Patient Stories
Humor and lots of emotional support from her team of caregivers, family, friends, and co-workers — and from a group of other young breast cancer survivors — helped Lela McKenna go through a very aggressive treatment plan to improve her odds of cancer survival.
Lela was diagnosed with breast cancer just five days before her first wedding anniversary. She was 33. “It was just about the last thing I wanted to hear,” she says.
“All I could think of was ‘What’s going to happen to my marriage?’”
Then, just as she was thinking there wouldn’t be an anniversary celebration, her co-workers arranged a “nice little getaway” for the couple. “I think it has been that kind of support, throughout the past two years, that has helped us get through this,” she says, recounting numerous instances when people have reached out.
In turn, says Lela, “My biggest thing right now is being there for someone else, even if it’s just to say ‘Drink mint tea — it will settle your stomach.’”
Her husband shares her attitude. He recently arranged for charitable donations to go from his vending route to the Susan G. Komen Foundation, Maryland.
It was 2003 when Lela found a lump and her gynecologist sent her for a mammogram. “When the radiologist recommended a biopsy,” says Lela. “I ran out and called Dr. Kristen Fernandez [breast surgeon]. When the biopsy came back positive, I made the decision, with my husband, to remove the whole breast.”
Lumpectomy wasn’t an option in her case. In fact, diagnosed with a very aggressive cancer, she decided on a double mastectomy with immediate breast reconstruction. Chemotherapy, radiation therapy, and a 52-week clinical trial followed. “I was determined to be a survivor,” she says.
Treatment kept her coming to the Bel Air Oncology Center. “From that first day everyone made me feel good — so supported,” she says. “Donna [Tenly, R.N., O.C.N., patient care manager] sat me down, took my hand, and explained how everything was going to work out…and if you didn’t have a smile on your face coming in for your treatments, Sandy [Woodring, R.N., O.C.N.] would put one there. Bernadette [Trujuillo, R.N., O.C.N.] helped me get on the clinical trial and followed me through my whole journey.”

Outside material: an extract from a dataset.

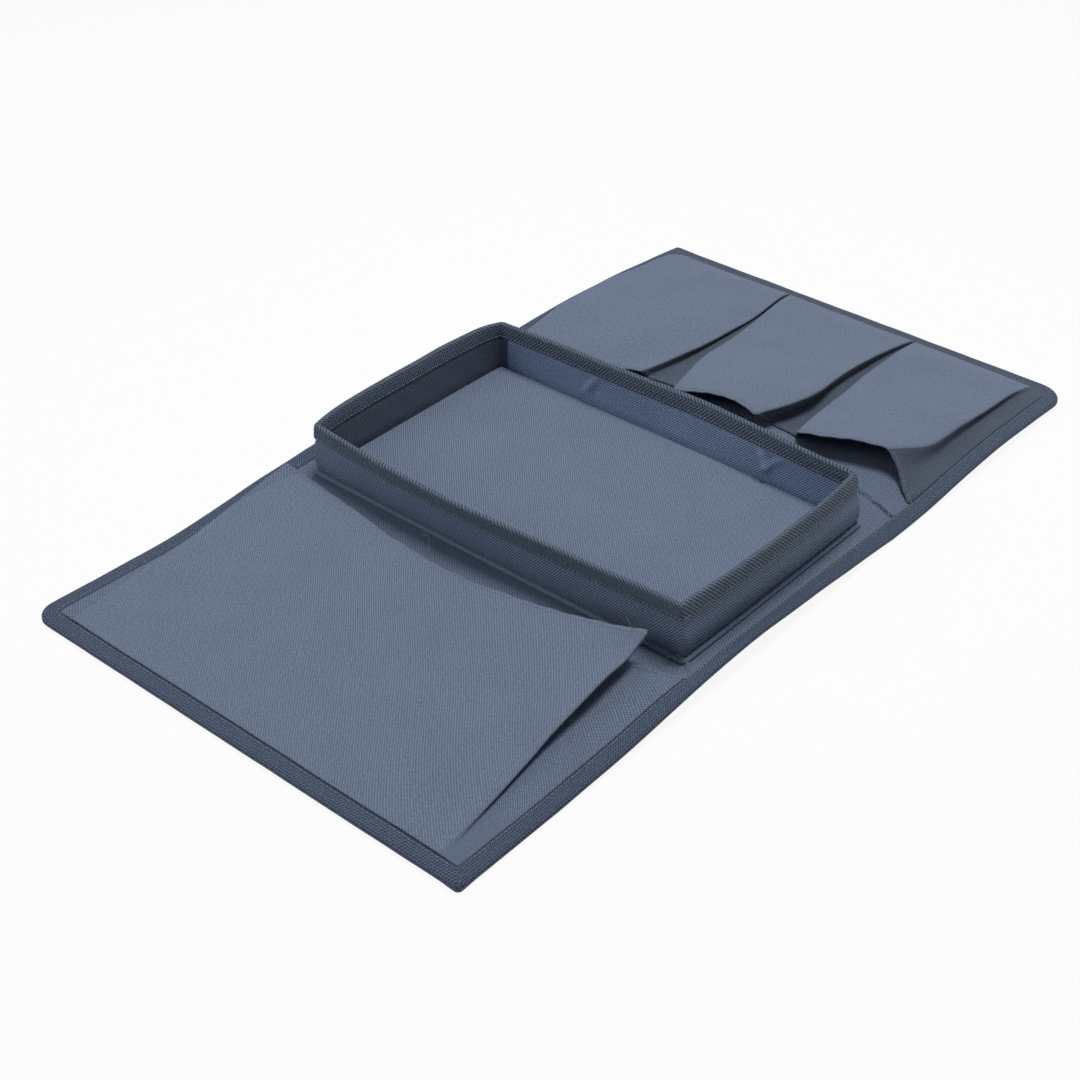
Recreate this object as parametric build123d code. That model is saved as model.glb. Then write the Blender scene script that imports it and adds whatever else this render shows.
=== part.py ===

Through BCAUSE (Breast Cancer And U Support and Encouragement), Lela also became friends with 10 other breast cancer survivors under the age of 40. “We get together, not so much to cry, as to hang out and laugh. The support you can get from another woman who has gone through this same thing is amazing. I was very lucky to have all the support I’ve had. Not everyone has that. That’s a reason I’d like to bring attention to the Bel Air clinic and the Cancer Institute. They are supportive of everyone that comes through their doors, and that means a lot.”